→ **Short problem**
From the records, pick out and copy each line containing "materials".

→ **Record excerpts**
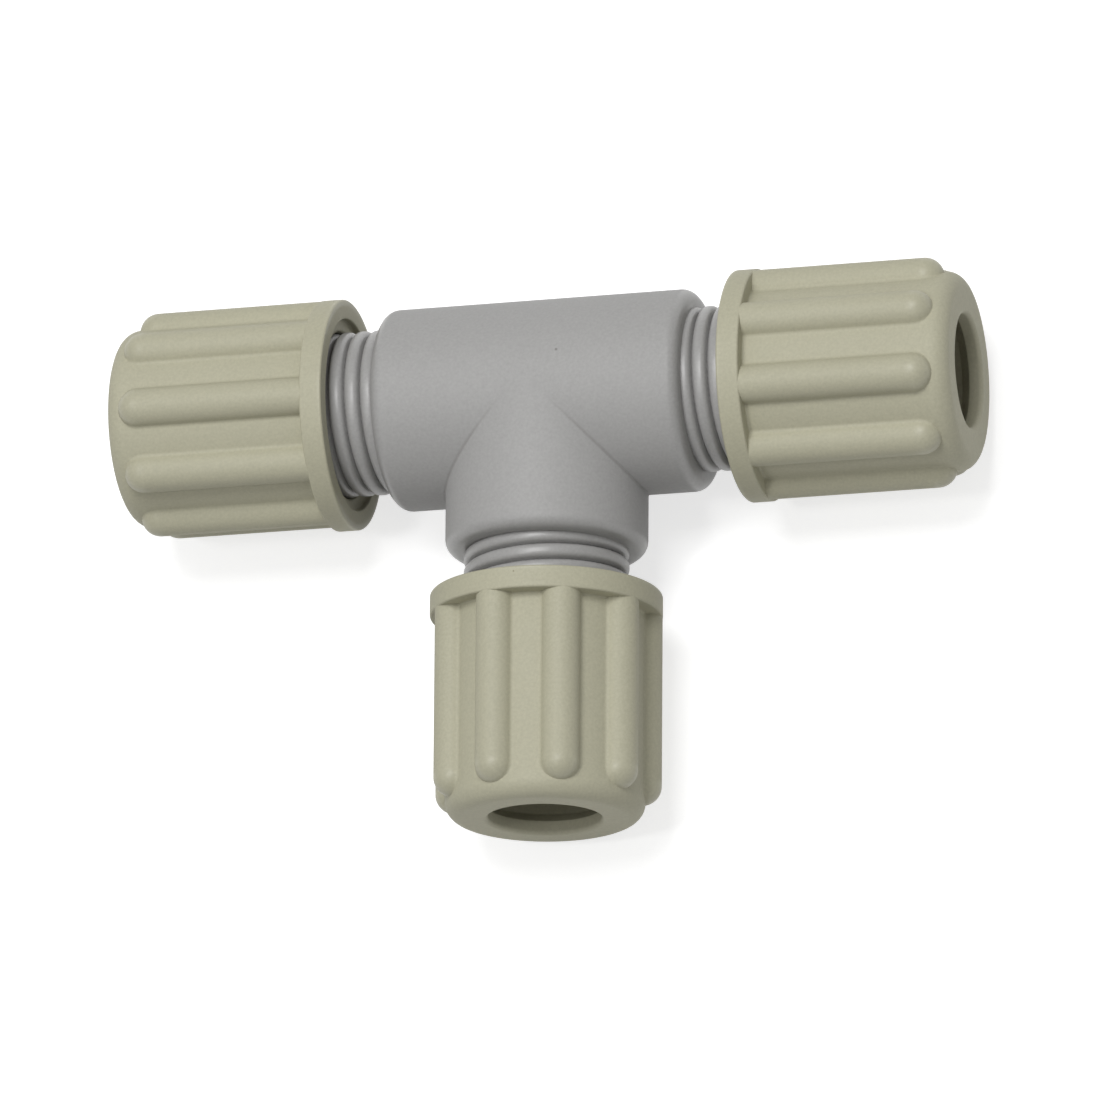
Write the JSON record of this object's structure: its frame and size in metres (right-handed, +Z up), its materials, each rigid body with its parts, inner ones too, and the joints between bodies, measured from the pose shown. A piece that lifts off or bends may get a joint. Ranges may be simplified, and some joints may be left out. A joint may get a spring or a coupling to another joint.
{
  "type": "hose tee fitting",
  "caption": "Grey moulded hose tee with threaded arms, barbed spigots inside, split grip rings and ribbed union nuts that screw onto the arms.",
  "frame": {"origin": "where the axes of the run and the branch cross, in the middle of the tee body", "axes": "+X along the run towards the right nut, -Y along the branch, +Z up with the tee lying on the collars of its nuts"},
  "size_m": [0.0934, 0.0592, 0.025],
  "materials": {
    "body_plastic": "satin moulded polypropylene, cool grey",
    "nut_plastic": "satin moulded polypropylene, olive beige",
    "ring_plastic": "satin moulded acetal, natural white"
  },
  "bodies": {
    "tee": {"tee_body": "body_plastic"},
    "left_ring": {"left_grip_ring": "ring_plastic"},
    "right_ring": {"right_grip_ring": "ring_plastic"},
    "branch_ring": {"branch_grip_ring": "ring_plastic"},
    "left_union": {"left_nut": "nut_plastic"},
    "right_union": {"right_nut": "nut_plastic"},
    "branch_union": {"branch_nut": "nut_plastic"}
  },
  "joints": [
    {"name": "left_advance", "type": "slide", "parent": "tee", "child": "left_ring", "axis": [-1, 0, 0], "range_m": [-0.005, 0.0062]},
    {"name": "left_screw", "type": "hinge", "parent": "left_ring", "child": "left_union", "pos_m": [-0.02187, 0, 0], "axis": [-1, 0, 0], "range_deg": [-1026, 1260]},
    {"name": "right_advance", "type": "slide", "parent": "tee", "child": "right_ring", "axis": [1, 0, 0], "range_m": [-0.005, 0.0062]},
    {"name": "right_screw", "type": "hinge", "parent": "right_ring", "child": "right_union", "pos_m": [0.02187, 0, 0], "axis": [1, 0, 0], "range_deg": [-1026, 1260]},
    {"name": "branch_advance", "type": "slide", "parent": "tee", "child": "branch_ring", "axis": [0, -1, 0], "range_m": [-0.005, 0.0062]},
    {"name": "branch_screw", "type": "hinge", "parent": "branch_ring", "child": "branch_union", "pos_m": [0, -0.02187, 0], "axis": [0, -1, 0], "range_deg": [-1026, 1260]}
  ],
  "couplings": [
    {"joint": "left_advance", "follows": "left_screw", "m_per_rad": 0.00027852},
    {"joint": "right_advance", "follows": "right_screw", "m_per_rad": 0.00027852},
    {"joint": "branch_advance", "follows": "branch_screw", "m_per_rad": 0.00027852}
  ]
}
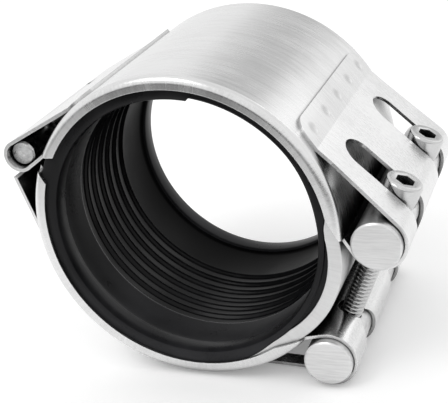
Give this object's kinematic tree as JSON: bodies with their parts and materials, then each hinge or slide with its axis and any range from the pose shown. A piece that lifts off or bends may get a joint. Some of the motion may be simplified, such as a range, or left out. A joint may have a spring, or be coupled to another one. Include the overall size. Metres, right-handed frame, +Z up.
{
  "type": "pipe repair clamp",
  "caption": "Hinged stainless pipe clamp with a ribbed rubber sleeve, closed by socket screws through cross bars.",
  "frame": {"origin": "on the pipe axis, midway along the casing", "axes": "+Y along the pipe, +Z up as the clamp lies on its lower lock strap, +X towards the lock side"},
  "size_m": [0.1439, 0.09, 0.1132],
  "materials": {
    "casing": "brushed",
    "pin": "satin",
    "bars": "satin",
    "screws": "polished",
    "plate": "satin",
    "rubber": "matt"
  },
  "bodies": {
    "lower": {"lower_shell": "casing", "hinge_pin": "pin", "bridge_plate": "plate", "sealing_sleeve": "rubber"},
    "upper": {"upper_shell": "casing"},
    "upper_bar": {"upper_lock_bar": "bars"},
    "lower_bar": {"lower_lock_bar": "bars"},
    "front_screw": {"front_clamp_screw": "screws"},
    "rear_screw": {"rear_clamp_screw": "screws"}
  },
  "joints": [
    {"name": "shell_hinge", "type": "hinge", "parent": "lower", "child": "upper", "pos_m": [-0.05978, 0, 0.02526], "axis": [0, 1, 0], "range_deg": [-3.63, 5.79], "deforming": ["sealing_sleeve", "bridge_plate"]},
    {"name": "lower_bar_turn", "type": "hinge", "parent": "lower", "child": "lower_bar", "pos_m": [0.04762, 0, -0.04713], "axis": [0, 1, 0], "range_deg": [-1.82, 2.9]},
    {"name": "upper_bar_turn", "type": "hinge", "parent": "upper", "child": "upper_bar", "pos_m": [0.06699, 0, -0.00129], "axis": [0, 1, 0], "range_deg": [-2.9, 1.82]},
    {"name": "front_screw_turn", "type": "hinge", "parent": "upper_bar", "child": "front_screw", "pos_m": [0.06699, -0.021, -0.00129], "axis": [-0.3892, 0, -0.9212], "range_deg": [-1800, 2880]},
    {"name": "rear_screw_turn", "type": "hinge", "parent": "upper_bar", "child": "rear_screw", "pos_m": [0.06699, 0.021, -0.00129], "axis": [-0.3892, 0, -0.9212], "range_deg": [-1805, 2885]}
  ],
  "couplings": [
    {"joint": "shell_hinge", "follows": "front_screw_turn", "ratio": 0.0020034},
    {"joint": "lower_bar_turn", "follows": "front_screw_turn", "ratio": 0.0010017},
    {"joint": "upper_bar_turn", "follows": "front_screw_turn", "ratio": -0.0010017},
    {"joint": "rear_screw_turn", "follows": "front_screw_turn", "ratio": 1}
  ]
}
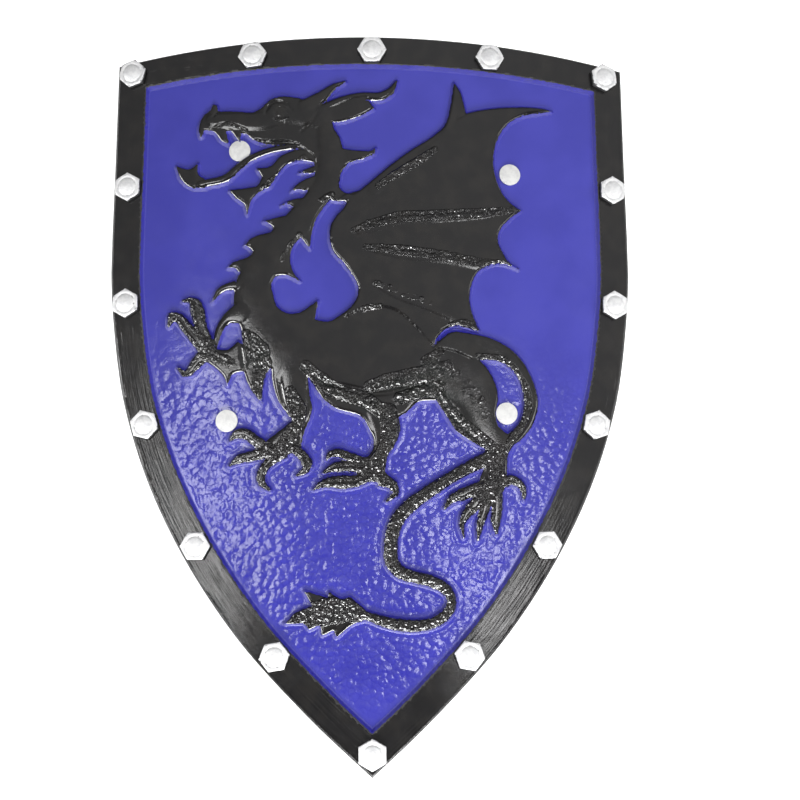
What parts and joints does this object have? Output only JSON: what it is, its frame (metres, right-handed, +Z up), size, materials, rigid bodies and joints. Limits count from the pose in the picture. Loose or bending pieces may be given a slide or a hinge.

→ **Exercise answer**
Write the JSON record of this object's structure: its frame and size in metres (right-handed, +Z up), its materials, each rigid body with its parts, inner ones too, and the joints between bodies, measured from the pose shown. A piece that lifts off or bends may get a joint. Ranges may be simplified, and some joints may be left out. A joint may get a spring or a coupling to another joint.
  "materials": {
Give this object's kinematic tree as JSON: bodies with their parts and materials, then each hinge or slide with its axis and any range from the pose shown. A piece that lifts off or bends may get a joint. Some of the motion may be simplified, such as a range, or left out. A joint may have a spring, or be coupled to another one. Include the overall size. Metres, right-handed frame, +Z up.
  "materials": {
What parts and joints does this object have? Output only JSON: what it is, its frame (metres, right-handed, +Z up), size, materials, rigid bodies and joints. Limits count from the pose in the picture. Loose or bending pieces may be given a slide or a hinge.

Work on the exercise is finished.